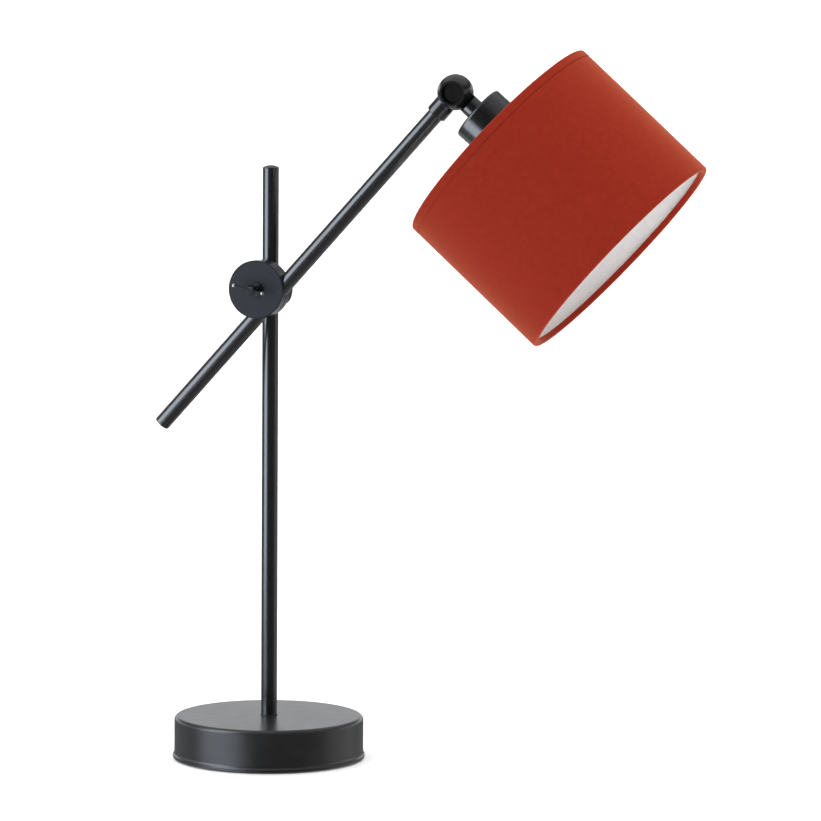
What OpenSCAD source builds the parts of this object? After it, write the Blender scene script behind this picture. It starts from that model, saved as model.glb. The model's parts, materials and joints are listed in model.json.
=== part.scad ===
// Architect desk lamp: round weighted base, sliding mast clamp, tilting arm and drum shade.
// Frame: origin at the centre of the base's underside, +Z up, the arm leans towards +X,
// and the clamp's round face looks along -Y.

/* [Base] */
// Diameter of the base
base_d = 142; // [130:1:170]
// Height of the base over its pad
base_h = 32; // [28:1:36]
// Thickness of the base's turned steel cover
cover_wall = 2; // [1.5:0.5:2.5]
// Radius of the base's top edge
base_edge = 3; // [2:0.5:4]

/* [Mast] */
// Diameter of the mast and arm tubes
tube_d = 12; // [12:1:12]
// Wall of the mast and arm tubes
tube_wall = 1; // [1:0.25:1.5]
// Height of the mast's top over the table
mast_top = 445; // [430:1:480]
// Height of the clamp's pivot over the table
pivot_z = 354.3; // [340:0.1:360]

/* [Clamp] */
// Diameter of the clamp's round body
disc_d = 43; // [42:0.5:46]
// Thickness of the clamp's round body
disc_t = 16; // [15:0.5:17]
// Distance from the mast's axis forward to the arm's axis
arm_forward = 22.6; // [22.4:0.1:24]
// Distance from the clamp screw's axis to the arm's axis
arm_offset = 12.3; // [12:0.1:13]
// Length of the clamp screw's cross bar between its ball centres
tee_len = 23; // [20:1:28]
// Turn of the cross bar from level
tee_turn = 13.5; // [0:0.5:180]

/* [Arm] */
// Angle of the arm over the horizontal
arm_deg = 47.5; // [20:0.5:70]
// Length of the arm from the clamp to the knuckle's centre
arm_up = 210.9; // [180:0.1:230]
// Length of the arm from the clamp to its lower end
arm_down = 128.6; // [110:0.1:150]

/* [Head] */
// Diameter of the knuckle's ball
ball_d = 26.5; // [26:0.5:28]
// Turn of the head about the arm
head_turn = 5.7; // [-20:0.1:20]
// Angle between the arm and the head's axis
head_deg = 88.9; // [80:0.1:110]
// Distance from the knuckle's centre to the top of the socket cup
cup_start = 21; // [21:0.1:24]
// Diameter of the socket cup
cup_d = 42.8; // [42:0.2:46]

/* [Shade] */
// Outer diameter of the shade
shade_d = 178; // [170:1:190]
// Height of the shade
shade_h = 124.4; // [115:0.1:130]
// Distance from the knuckle's centre to the shade's top edge
shade_start = 45.9; // [45:0.1:47]
// Sideways sag of the shade on its spider
shade_sag = 4.7; // [0:0.1:7]
// Lean of the shade on its spider, towards the arm
shade_lean = 1.2; // [0:0.1:4]
// Lean of the shade on its spider, sideways
shade_tip = 1.9; // [0:0.1:2.5]
// Thickness of the shade's fabric
fabric_t = 0.8; // [0.6:0.1:1]

/* [Hidden] */
$fn = 96;

fit_gap = 0.05;      // radial gap of a running fit
face_gap = 0.15;     // gap between two faces that turn on each other
tube_r = tube_d / 2;
tube_bore = tube_r - tube_wall;
base_r = base_d / 2;
pad_t = 1.5;
plate_t = 1.2;       // steel plate over the pad
cover_z = 0.8;       // lower rim of the cover
bead_out = 1;        // how far the cover's lower bead stands out
bead_z = 3;          // top of the bead
bead_slope = 2.2;    // height of the slope over the bead
grommet_z = 11;      // height of the cord's inlet
grommet_r = 4.5;
cord_hole_r = 3.3;
weight_r = 66;
weight_z = 12.5;
weight_top = base_h - cover_wall;
post_ring_r = 45;    // circle of the base screws
post_r = 5;
base_screw_r = 2;
foot_ring_w = 0.5;   // width and height of the ring at the mast's foot
foot_ring_h = 0.5;
cap_lip = 0.45;      // how far the mast's cap stands out over the tube
cap_rise = 1.9;      // height of its domed top
cap_seat = 2.6;      // from the cap's top to the end of the tube
cap_plug = 9;        // from the cap's top to the end of its plug
liner_r = 7.5;
block_r = 11.6;      // radius of the cross block, which lies along X
block_half = 13.7;   // half of its length
block_edge = 0.7;
boss_y = 13.35;      // front face of the cross block's boss
disc_r = disc_d / 2;
disc_front = arm_forward + disc_t / 2;
disc_back = arm_forward - disc_t / 2;
disc_edge = 0.8;
screw_r = 2.95;
flange_r = 5.6;      // flange of the clamp screw
flange_t = 1.6;
flange_front = disc_front + face_gap + flange_t;
hub_r = 2.8;         // the screw's hub, in front of its flange
hub_len = 9.95;
hub_edge = 0.8;
tee_y = disc_front + 9.3;
tee_r = 1;           // radius of the cross bar
tee_ball_r = 1.6;
tee_shift = -2.4;    // the cross bar's middle, to one side of the screw
ball_r = ball_d / 2;
ball_gap = 0.4;      // half of the gap between the knuckle's two halves
collar_r = 7.8;
collar_edge = 0.6;
collar_len = 22;     // from the knuckle's centre to the collar's lower edge
collar_seat = 14.4;  // from the knuckle's centre to the end of the arm tube
neck_r = 7.5;
outer_gap = 0.35;    // gap between the ball and the sleeve of the other half
boss_r = 9.2;
boss_front = 11.3;
boss_floor = 5.4;
boss_bore = 7.9;
pin_r = 2.5;
pin_head_r = 6.3;
pin_head_t = 1.5;
slot_depth = 0.7;
nut_pocket_r = 5.2;
nut_pocket_y = 6.3;
cup_r = cup_d / 2;
cup_wall = 1.2;
cup_edge = 2.4;      // radius of the cup's closed end
stub_r = 5;          // threaded stub that holds the cup
rim_r = 26;          // rim of the cup and of the spider's hub
hub_t = 52.05;       // top face of the spider's hub, along the head's axis
hub_plate = 1.2;
holder_r = 19.5;
shade_r = shade_d / 2;
wire_r = 1.3;
wire_ring_r = shade_r - 2.2;
wire_ring_z = fabric_t + wire_r + 0.1;
lining_r = shade_r - fabric_t - fit_gap;
lining_t = 0.55;
lining_hem = 4.2;    // from the shade's edges to the lining's
arm_count = 3;       // arms of the spider
arm_r = 1.1;
arm_end_r = wire_ring_r - 0.6;
arm_end_z = 4.3;     // the arms rest on the top ring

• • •

WHAT THIS TASK INVOLVES – Restate, word for word and with nothing added, the lines from the first line of the listing through the one where "tee_turn = 13.5; // [0:0.5:180]" stands.

CORRECT ANSWER –
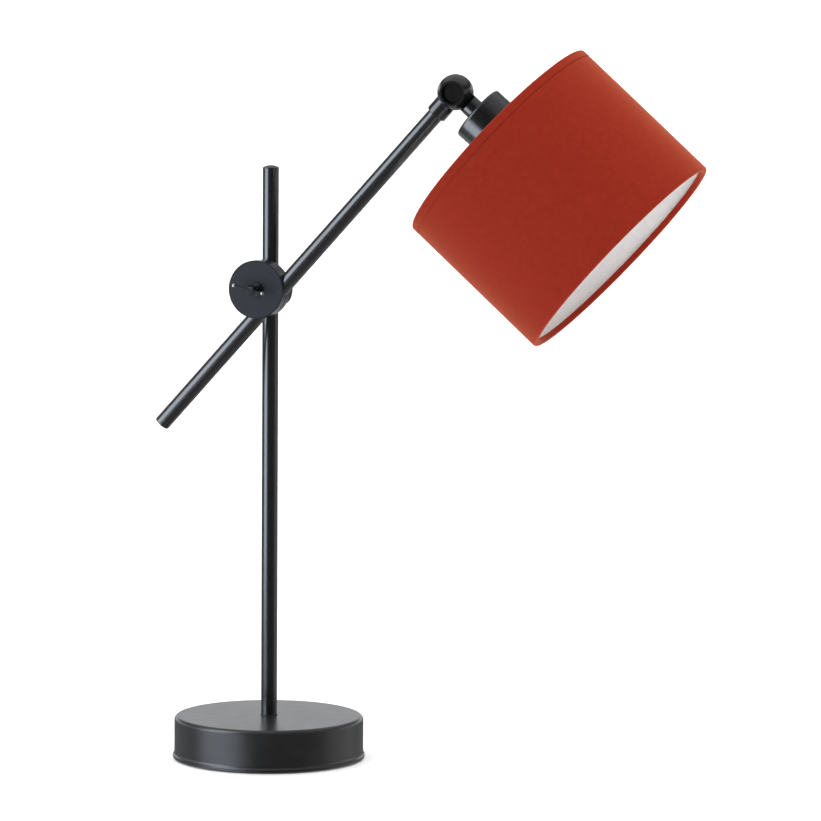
What OpenSCAD source builds the parts of this object? After it, write the Blender scene script behind this picture. It starts from that model, saved as model.glb. The model's parts, materials and joints are listed in model.json.
=== part.scad ===
// Architect desk lamp: round weighted base, sliding mast clamp, tilting arm and drum shade.
// Frame: origin at the centre of the base's underside, +Z up, the arm leans towards +X,
// and the clamp's round face looks along -Y.

/* [Base] */
// Diameter of the base
base_d = 142; // [130:1:170]
// Height of the base over its pad
base_h = 32; // [28:1:36]
// Thickness of the base's turned steel cover
cover_wall = 2; // [1.5:0.5:2.5]
// Radius of the base's top edge
base_edge = 3; // [2:0.5:4]

/* [Mast] */
// Diameter of the mast and arm tubes
tube_d = 12; // [12:1:12]
// Wall of the mast and arm tubes
tube_wall = 1; // [1:0.25:1.5]
// Height of the mast's top over the table
mast_top = 445; // [430:1:480]
// Height of the clamp's pivot over the table
pivot_z = 354.3; // [340:0.1:360]

/* [Clamp] */
// Diameter of the clamp's round body
disc_d = 43; // [42:0.5:46]
// Thickness of the clamp's round body
disc_t = 16; // [15:0.5:17]
// Distance from the mast's axis forward to the arm's axis
arm_forward = 22.6; // [22.4:0.1:24]
// Distance from the clamp screw's axis to the arm's axis
arm_offset = 12.3; // [12:0.1:13]
// Length of the clamp screw's cross bar between its ball centres
tee_len = 23; // [20:1:28]
// Turn of the cross bar from level
tee_turn = 13.5; // [0:0.5:180]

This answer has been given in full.